Round of State Funding Goes to Atlantic City Projects
A series of moves have been made to steer state funds to Atlantic City.
The New Jersey Economic Development Authority has approved an application to pay 27.8 percent of the cost of a “Polercoaster” attraction, to be built on the Boardwalk at the site of the former Sands casino. The project’s owner, ACB Ownership, LLC asked the authority to fund $38.4 million of the project’s total cost of $138 million, according to the Press of Atlantic City.
The approval was the last part of the company’s funding plan, according to the Press and the company hopes to open the coaster as part of a major entertainment complex in summer 2019. The money will go toward reimbursing certain taxes on the project, according to the authority.
The group also has plans for other attractions near the site including a zip line, extreme ninja course, an XD Theatre, a skydiving simulator, a bar, and retail space, the Press said.
The state Casino Reinvestment Development Authority also approved spending $1.5 million to hire 45 seasonal Class II police officers to improve safety inside the Tourism District for the summer. It’s an increase of 15 officers over 2016.
The move comes as the city’s regular police department faces possible layoffs as the city and state try to bring the city government’s finances under control.
“Part of the thinking of the additional 15 officers is to get them on Pacific Avenue,” CRDA Chairman Robert Mulcahy told the Press. “The original 30 are basically on the Boardwalk. We wanted to put some on Pacific Avenue. This is another example of the city and CRDA working together to accomplish something that will improve the city.”

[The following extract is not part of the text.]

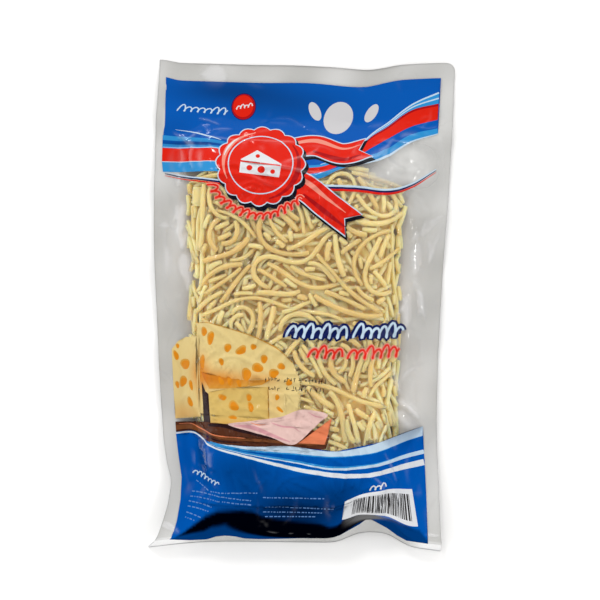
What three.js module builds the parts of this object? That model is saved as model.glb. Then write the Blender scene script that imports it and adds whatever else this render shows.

CRDA also approved amendments to its master plan for the city’s tourism zone that they hope will streamline regulations and attract more projects such as the Polercoaster to the city.
New zones would allow mixed uses in the Southeast Inlet, entertainment along Kentucky Avenue, art studios in the city’s Ducktown section and retail development around the Atlantic City Expressway and its waterfront, according to the Press.
Later, the City Council approved a bond ordinance to borrow up to $80 million for a $72 million tax settlement with Borgata Hotel Casino & Spa. The city owed Borgata $165 million after successful property-tax appeals by the casino, but a state-appointed manager of the city’s finances reached a settlement with the casino that saved the city $93 million.
The city will issue bonds through the Municipal Qualified Bond Act, which lets the city use state aid as collateral. Bonds issued under the act have the same A3 credit rating as the state.
And finally, ground was broken last week for the Atlantic City campus of Stockton University. The $220 million complex will also include the corporate headquarters for South Jersey Gas. Stockton’s main campus is in nearby Pomona, but the Atlantic City campus will allow the school to increase enrollment and focus on different educational tracks.
In 2014, Stockton bought the old Showboat casino for its AC campus, but conflicting deed restrictions made that impossible. The school later sold the building to Philadelphia developer Bart Blatstein, who re-opened it as a non-gaming hotel last year.